Algo que a la autora de Sovietistán le sorprendió es la nostalgia que muchas personas sienten por la etapa soviética. “Echan de menos —escribe— los viejos tiempos, siempre mejores, en los que el mundo era rojo, los estudiantes eran jóvenes pioneros, las tiendas rebosaban de conservas y el desempleo no aparecía en las estadísticas”. Olvidan que, junto a esos aspectos positivos, durante esas décadas se cometió un atentado contra el patrimonio natural. Su ejemplo más notorio es la desaparición del Mar de Aral, una catástrofe ecológica que arrebató a miles de habitantes su medio de subsistencia. También entonces se realizaron pruebas nucleares y biológicas que han dejado áreas muy contaminadas.

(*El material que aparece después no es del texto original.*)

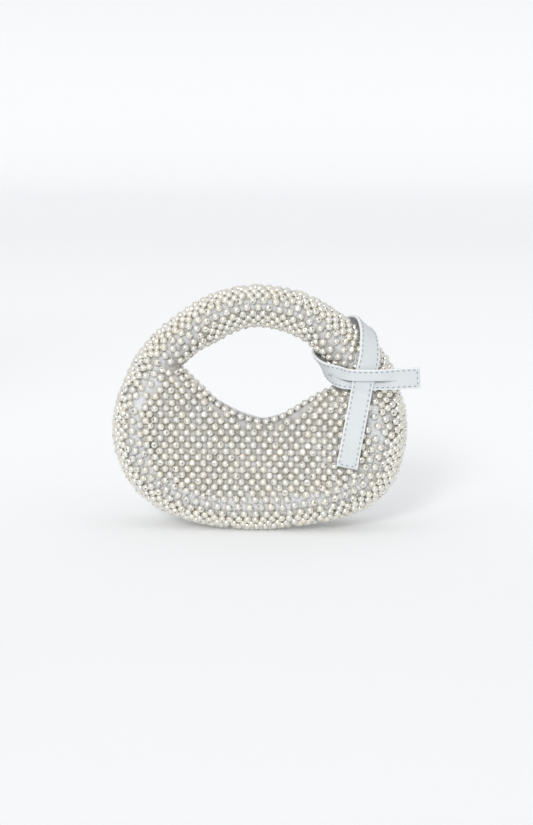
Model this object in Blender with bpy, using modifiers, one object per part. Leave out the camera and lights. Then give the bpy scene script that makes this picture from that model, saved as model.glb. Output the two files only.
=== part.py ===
# Mini handbag: a ring shaped beaded pouch with a stuffed handle and a looped leather strap.
# Metres, +Z up. The bag stands on z = 0 with its front towards -Y.

import math

import bmesh
import bpy
from mathutils import Vector

MM = 0.001

# Overall sizes, measured over the beads
BAG_WIDTH = 207.2 * MM
BAG_HEIGHT = 170.5 * MM
BAG_DEPTH = 64.0 * MM
POUCH_HEIGHT = 74.8 * MM
HANDLE_THICKNESS = 30.9 * MM
HANDLE_DEPTH = 29.0 * MM

# Beaded cloth and the mouth
WALL = 6.0 * MM
MOUTH_GAP = 16.0 * MM
FRONT_RIM_RISE = 3.6 * MM
SEAM_INSET = 14.0 * MM
BASE_FLAT_SHARE = 0.5
FACING_THICKNESS = 1.2 * MM
FACING_DEPTH = 14.0 * MM
FACING_PROUD = 1.2 * MM
FACING_CLEARANCE = 0.55 * MM
SEAT_CLEARANCE = 0.3 * MM
SEAM_CLEARANCE = 0.5 * MM

# Leather strap
STRAP_WIDTH = 14.6 * MM
STRAP_THICKNESS = 1.8 * MM
STRAP_CLEARANCE = 0.4 * MM
STRAP_EDGE_ROUND = 0.3 * MM
TAIL_LENGTH = 59.5 * MM
TAIL_CLEARANCE = 0.8 * MM
TAIL_LEAN = math.radians(10.2)
BAND_REACH = 38.5 * MM
SLIT_LENGTH = 42.0 * MM
SLIT_SHIFT = 1.5 * MM
SLIT_OPENING = 1.0 * MM
SLIT_SHARE = 0.58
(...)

Fatland abre su libro con un breve capítulo titulado “La Puerta del Diablo”. Es el nombre que recibe un cráter provocado en 1971 por una exploración llevada a cabo por unos geólogos. Iniciaron unas perforaciones, encontraron gas e hicieron planes para explotarlo. Pero un día, “la tierra se abrió como unas fauces sonrientes: un agujero de más de setenta metros de ancho y veinte metros de profundidad. Del cráter emanaba un gas maloliente”. Se suspendieron las pruebas y antes de marcharse, los geólogos decidieron prender fuego al gas, para reducir el nauseabundo olor a metano que respiraban los habitantes. Pensaron que las llamas se apagarían por sí solas al cabo de unos días. Cuando Fatland terminó su libro, el cráter llevaba más de tres décadas ardiendo con la misma fuerza de siempre. Los lugareños, que después abandonaron el lugar, lo bautizaron como la Puerta del Diablo.

La autora de Sovietistán declaró que quiso ir a aquellas remotas repúblicas para saber qué había pasado tras la caída de la Unión Soviética. Quería registrar las huellas dejadas por “los años de gobierno soviético en esos países, en las personas que viven allí, en las ciudades y en la naturaleza”. Aquella aventura arriesgada y alucinante se materializó en un libro de viajes que mezcla historia, relatos de hazañas y desastres. Está escrito con un estilo ágil, que incorpora cierta dosis de humor. Fatland hace un retrato completo, objetivo y ameno de esos países tan desconocidos y ofrece una visión actual de su realidad política, económica y social.

En el epílogo, redactado en noviembre de 2016, pone al día la información que ofreció en los cinco capítulos de su libro. Y lo concluye con estas palabras: “Cuando doy conferencias en muchos lugares sobre Sovietistán, a menudo me preguntan qué sucederá en los países de Asia Central. Es una buena pregunta. Parafraseando a Peter Hopkirk, autor de The Great Game, diré que no soy tan inteligente ni tan estúpida para dar una respuesta a esta cuestión. Puede ocurrir casi de todo en la región”.